> _EXERCISE GOAL_: The complete listing should be restated exactly.
[START OF DATASET EXTRACT]
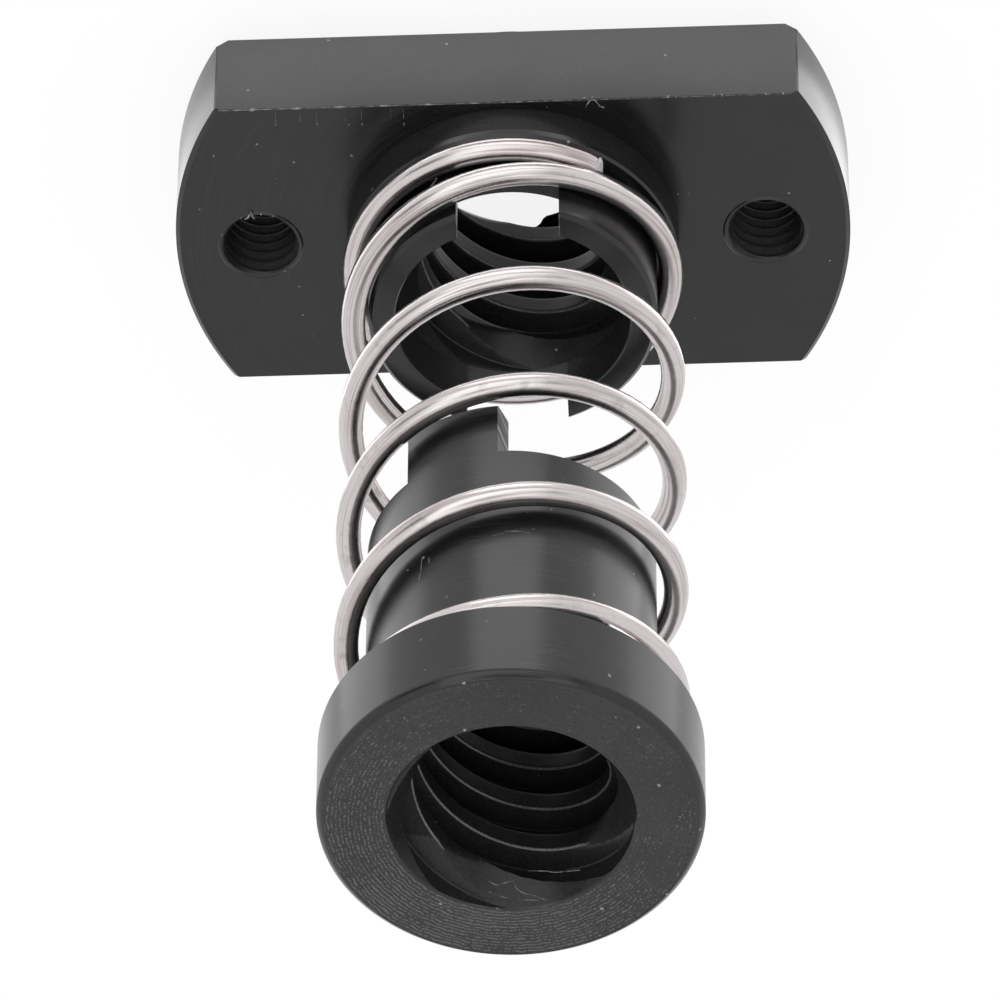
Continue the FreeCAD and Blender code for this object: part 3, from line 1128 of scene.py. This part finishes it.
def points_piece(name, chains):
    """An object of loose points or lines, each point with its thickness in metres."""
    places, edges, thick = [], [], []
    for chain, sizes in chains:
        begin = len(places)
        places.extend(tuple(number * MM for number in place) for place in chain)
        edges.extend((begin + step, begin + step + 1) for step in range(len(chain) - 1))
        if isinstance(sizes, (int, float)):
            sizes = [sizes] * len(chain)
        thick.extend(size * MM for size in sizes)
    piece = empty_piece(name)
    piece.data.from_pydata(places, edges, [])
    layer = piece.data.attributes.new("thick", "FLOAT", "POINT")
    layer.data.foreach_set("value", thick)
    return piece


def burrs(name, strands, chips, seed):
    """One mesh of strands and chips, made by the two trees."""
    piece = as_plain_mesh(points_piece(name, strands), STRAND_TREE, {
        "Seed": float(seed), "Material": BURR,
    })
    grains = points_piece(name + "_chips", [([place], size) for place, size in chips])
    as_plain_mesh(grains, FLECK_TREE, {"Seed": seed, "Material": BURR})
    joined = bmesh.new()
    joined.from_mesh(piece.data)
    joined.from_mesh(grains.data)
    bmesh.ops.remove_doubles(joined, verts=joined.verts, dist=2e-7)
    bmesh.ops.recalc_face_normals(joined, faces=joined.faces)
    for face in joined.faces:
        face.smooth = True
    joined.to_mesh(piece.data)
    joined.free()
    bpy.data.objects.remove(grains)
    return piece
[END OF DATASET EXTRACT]
> _THE SOLUTION_:
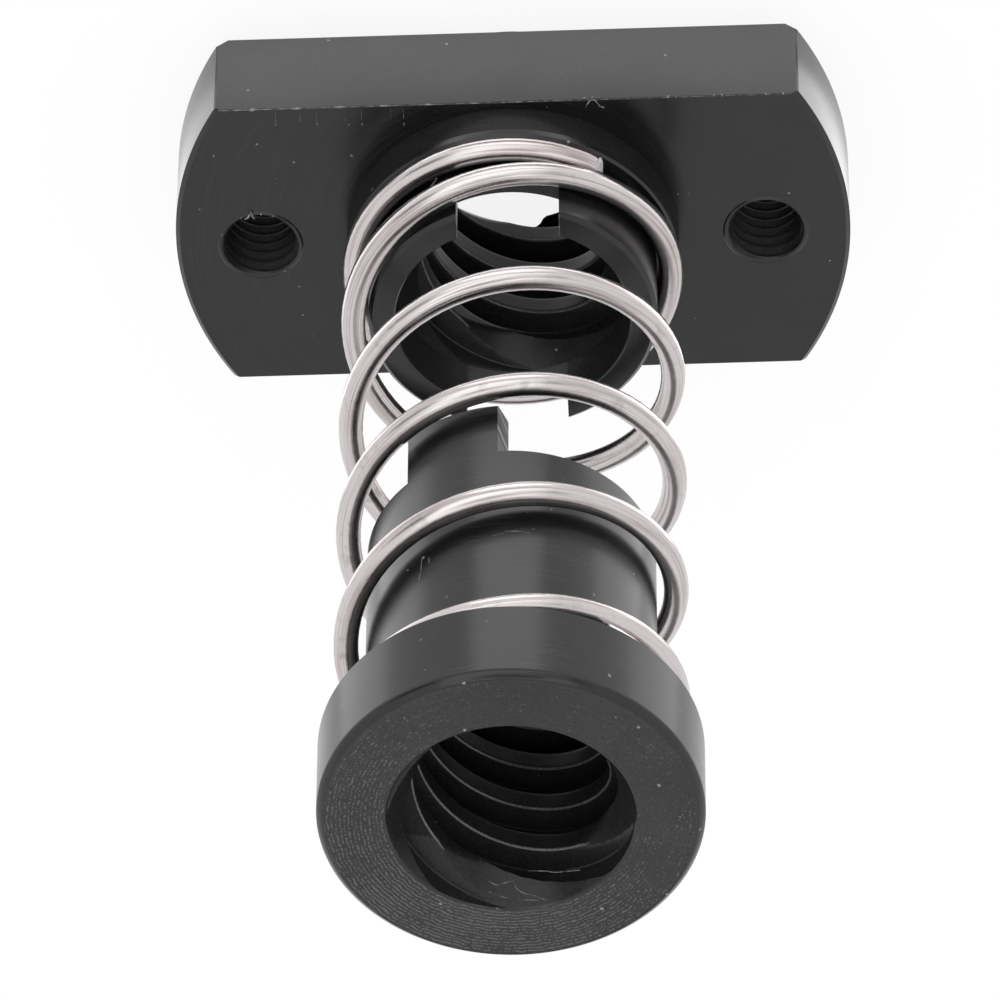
Continue the FreeCAD and Blender code for this object: part 3, from line 1128 of scene.py. This part finishes it.
def points_piece(name, chains):
    """An object of loose points or lines, each point with its thickness in metres."""
    places, edges, thick = [], [], []
    for chain, sizes in chains:
        begin = len(places)
        places.extend(tuple(number * MM for number in place) for place in chain)
        edges.extend((begin + step, begin + step + 1) for step in range(len(chain) - 1))
        if isinstance(sizes, (int, float)):
            sizes = [sizes] * len(chain)
        thick.extend(size * MM for size in sizes)
    piece = empty_piece(name)
    piece.data.from_pydata(places, edges, [])
    layer = piece.data.attributes.new("thick", "FLOAT", "POINT")
    layer.data.foreach_set("value", thick)
    return piece


def burrs(name, strands, chips, seed):
    """One mesh of strands and chips, made by the two trees."""
    piece = as_plain_mesh(points_piece(name, strands), STRAND_TREE, {
        "Seed": float(seed), "Material": BURR,
    })
    grains = points_piece(name + "_chips", [([place], size) for place, size in chips])
    as_plain_mesh(grains, FLECK_TREE, {"Seed": seed, "Material": BURR})
    joined = bmesh.new()
    joined.from_mesh(piece.data)
    joined.from_mesh(grains.data)
    bmesh.ops.remove_doubles(joined, verts=joined.verts, dist=2e-7)
    bmesh.ops.recalc_face_normals(joined, faces=joined.faces)
    for face in joined.faces:
        face.smooth = True
    joined.to_mesh(piece.data)
    joined.free()
    bpy.data.objects.remove(grains)
    return piece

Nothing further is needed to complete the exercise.